### Records for this task
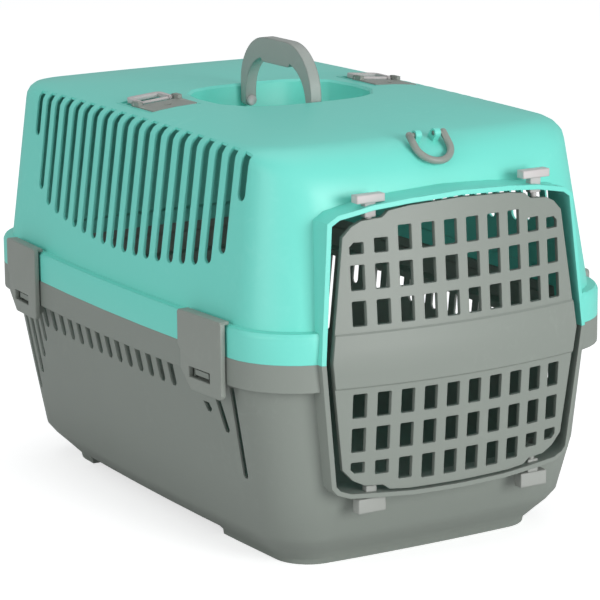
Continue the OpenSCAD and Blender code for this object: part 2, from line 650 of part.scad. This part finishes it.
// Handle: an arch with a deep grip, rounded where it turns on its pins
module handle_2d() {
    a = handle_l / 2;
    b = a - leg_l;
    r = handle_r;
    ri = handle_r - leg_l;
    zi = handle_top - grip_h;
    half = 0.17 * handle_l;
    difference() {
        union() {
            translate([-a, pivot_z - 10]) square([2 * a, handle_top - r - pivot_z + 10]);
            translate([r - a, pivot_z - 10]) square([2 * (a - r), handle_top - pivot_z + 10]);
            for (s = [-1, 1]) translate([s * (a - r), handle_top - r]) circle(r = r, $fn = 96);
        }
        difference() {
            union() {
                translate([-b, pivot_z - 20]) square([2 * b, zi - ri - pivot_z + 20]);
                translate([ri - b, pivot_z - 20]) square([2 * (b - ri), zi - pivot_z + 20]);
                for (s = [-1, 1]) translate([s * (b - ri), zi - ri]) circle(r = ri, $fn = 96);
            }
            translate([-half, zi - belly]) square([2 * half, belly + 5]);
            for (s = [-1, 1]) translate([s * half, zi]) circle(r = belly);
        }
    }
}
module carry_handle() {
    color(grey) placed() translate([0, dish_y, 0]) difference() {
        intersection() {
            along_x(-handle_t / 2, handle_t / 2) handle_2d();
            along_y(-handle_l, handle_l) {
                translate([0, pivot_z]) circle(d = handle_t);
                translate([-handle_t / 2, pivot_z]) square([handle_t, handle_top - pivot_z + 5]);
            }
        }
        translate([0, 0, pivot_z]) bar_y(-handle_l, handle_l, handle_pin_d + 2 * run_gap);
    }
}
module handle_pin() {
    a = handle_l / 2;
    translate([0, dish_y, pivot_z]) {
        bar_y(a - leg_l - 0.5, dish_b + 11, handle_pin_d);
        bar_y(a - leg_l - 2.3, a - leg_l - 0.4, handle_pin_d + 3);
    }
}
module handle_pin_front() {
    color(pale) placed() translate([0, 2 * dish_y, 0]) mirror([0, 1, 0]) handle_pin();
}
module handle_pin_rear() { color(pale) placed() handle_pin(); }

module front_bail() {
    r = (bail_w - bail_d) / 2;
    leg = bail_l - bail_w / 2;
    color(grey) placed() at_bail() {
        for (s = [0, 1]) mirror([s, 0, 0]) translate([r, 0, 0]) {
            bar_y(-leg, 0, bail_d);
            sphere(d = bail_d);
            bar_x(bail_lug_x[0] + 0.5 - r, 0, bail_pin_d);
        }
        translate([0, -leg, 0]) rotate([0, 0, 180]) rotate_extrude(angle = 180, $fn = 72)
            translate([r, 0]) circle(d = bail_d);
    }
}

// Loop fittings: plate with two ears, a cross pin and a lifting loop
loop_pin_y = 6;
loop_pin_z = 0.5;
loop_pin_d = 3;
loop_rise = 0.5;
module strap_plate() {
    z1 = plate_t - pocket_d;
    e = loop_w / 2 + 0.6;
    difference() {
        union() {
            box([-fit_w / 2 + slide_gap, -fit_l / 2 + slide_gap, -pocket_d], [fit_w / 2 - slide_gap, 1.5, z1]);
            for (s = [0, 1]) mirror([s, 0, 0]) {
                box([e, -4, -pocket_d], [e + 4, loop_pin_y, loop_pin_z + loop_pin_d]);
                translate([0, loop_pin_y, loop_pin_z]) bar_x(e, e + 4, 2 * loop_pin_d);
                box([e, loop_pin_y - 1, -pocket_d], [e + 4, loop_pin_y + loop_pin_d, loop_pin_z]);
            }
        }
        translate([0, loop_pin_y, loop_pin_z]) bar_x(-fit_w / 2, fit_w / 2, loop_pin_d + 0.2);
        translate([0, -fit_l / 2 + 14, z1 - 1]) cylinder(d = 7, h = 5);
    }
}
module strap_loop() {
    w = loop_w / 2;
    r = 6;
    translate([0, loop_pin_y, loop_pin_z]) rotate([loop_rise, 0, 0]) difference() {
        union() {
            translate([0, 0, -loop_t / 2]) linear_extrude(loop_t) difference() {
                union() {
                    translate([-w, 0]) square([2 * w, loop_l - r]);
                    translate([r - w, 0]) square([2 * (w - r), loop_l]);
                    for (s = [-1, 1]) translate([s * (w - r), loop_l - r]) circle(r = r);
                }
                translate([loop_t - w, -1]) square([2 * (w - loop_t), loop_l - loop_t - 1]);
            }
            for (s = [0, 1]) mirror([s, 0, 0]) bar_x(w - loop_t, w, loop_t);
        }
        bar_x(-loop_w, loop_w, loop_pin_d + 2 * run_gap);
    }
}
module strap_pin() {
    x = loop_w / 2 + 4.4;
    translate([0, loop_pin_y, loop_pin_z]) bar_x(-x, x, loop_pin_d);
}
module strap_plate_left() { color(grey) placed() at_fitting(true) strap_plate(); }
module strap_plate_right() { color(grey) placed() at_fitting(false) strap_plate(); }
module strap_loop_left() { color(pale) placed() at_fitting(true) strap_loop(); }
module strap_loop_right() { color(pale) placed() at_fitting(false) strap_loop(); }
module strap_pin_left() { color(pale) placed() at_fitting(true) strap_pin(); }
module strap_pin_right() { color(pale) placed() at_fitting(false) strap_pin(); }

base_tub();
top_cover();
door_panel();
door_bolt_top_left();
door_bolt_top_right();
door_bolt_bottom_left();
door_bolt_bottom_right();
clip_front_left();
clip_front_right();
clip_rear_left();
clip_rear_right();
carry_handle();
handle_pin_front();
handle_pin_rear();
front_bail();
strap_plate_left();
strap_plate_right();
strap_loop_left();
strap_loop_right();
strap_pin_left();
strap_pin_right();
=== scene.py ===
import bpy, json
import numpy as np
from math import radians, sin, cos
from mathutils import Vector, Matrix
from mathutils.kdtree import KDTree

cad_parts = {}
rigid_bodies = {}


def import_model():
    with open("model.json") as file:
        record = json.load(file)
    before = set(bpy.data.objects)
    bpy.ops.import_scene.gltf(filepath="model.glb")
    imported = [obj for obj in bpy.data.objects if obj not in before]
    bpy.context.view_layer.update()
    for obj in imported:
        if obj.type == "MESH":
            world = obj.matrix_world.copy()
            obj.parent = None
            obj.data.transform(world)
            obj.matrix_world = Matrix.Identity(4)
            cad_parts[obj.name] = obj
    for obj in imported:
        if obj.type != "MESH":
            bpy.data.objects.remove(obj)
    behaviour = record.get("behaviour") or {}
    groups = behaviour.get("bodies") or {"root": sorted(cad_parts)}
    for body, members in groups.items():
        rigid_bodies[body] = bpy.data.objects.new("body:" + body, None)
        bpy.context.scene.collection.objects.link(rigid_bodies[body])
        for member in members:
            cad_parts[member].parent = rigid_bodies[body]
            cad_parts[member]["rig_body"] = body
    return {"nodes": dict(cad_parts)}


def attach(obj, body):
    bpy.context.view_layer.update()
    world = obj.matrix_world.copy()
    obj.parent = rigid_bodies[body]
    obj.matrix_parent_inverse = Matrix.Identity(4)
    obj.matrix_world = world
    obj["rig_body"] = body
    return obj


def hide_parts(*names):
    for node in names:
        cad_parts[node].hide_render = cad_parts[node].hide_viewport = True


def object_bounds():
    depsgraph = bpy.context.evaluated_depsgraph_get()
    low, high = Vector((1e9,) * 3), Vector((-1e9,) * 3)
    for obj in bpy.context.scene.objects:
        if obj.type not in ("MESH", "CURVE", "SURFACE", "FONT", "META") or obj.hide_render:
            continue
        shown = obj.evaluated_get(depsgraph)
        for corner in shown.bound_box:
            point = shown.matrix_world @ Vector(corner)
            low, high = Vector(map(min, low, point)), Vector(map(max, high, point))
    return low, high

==

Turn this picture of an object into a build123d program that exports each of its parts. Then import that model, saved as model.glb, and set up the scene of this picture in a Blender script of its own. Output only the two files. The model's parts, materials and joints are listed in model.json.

### Task goal
Extract the lines of the preceding material that run from the line with "base_tub();" through the line with "obj.data.transform(world)", inclusive, reproducing them exactly and adding nothing.

### Correct output
base_tub();
top_cover();
door_panel();
door_bolt_top_left();
door_bolt_top_right();
door_bolt_bottom_left();
door_bolt_bottom_right();
clip_front_left();
clip_front_right();
clip_rear_left();
clip_rear_right();
carry_handle();
handle_pin_front();
handle_pin_rear();
front_bail();
strap_plate_left();
strap_plate_right();
strap_loop_left();
strap_loop_right();
strap_pin_left();
strap_pin_right();
=== scene.py ===
import bpy, json
import numpy as np
from math import radians, sin, cos
from mathutils import Vector, Matrix
from mathutils.kdtree import KDTree

cad_parts = {}
rigid_bodies = {}


def import_model():
    with open("model.json") as file:
        record = json.load(file)
    before = set(bpy.data.objects)
    bpy.ops.import_scene.gltf(filepath="model.glb")
    imported = [obj for obj in bpy.data.objects if obj not in before]
    bpy.context.view_layer.update()
    for obj in imported:
        if obj.type == "MESH":
            world = obj.matrix_world.copy()
            obj.parent = None
            obj.data.transform(world)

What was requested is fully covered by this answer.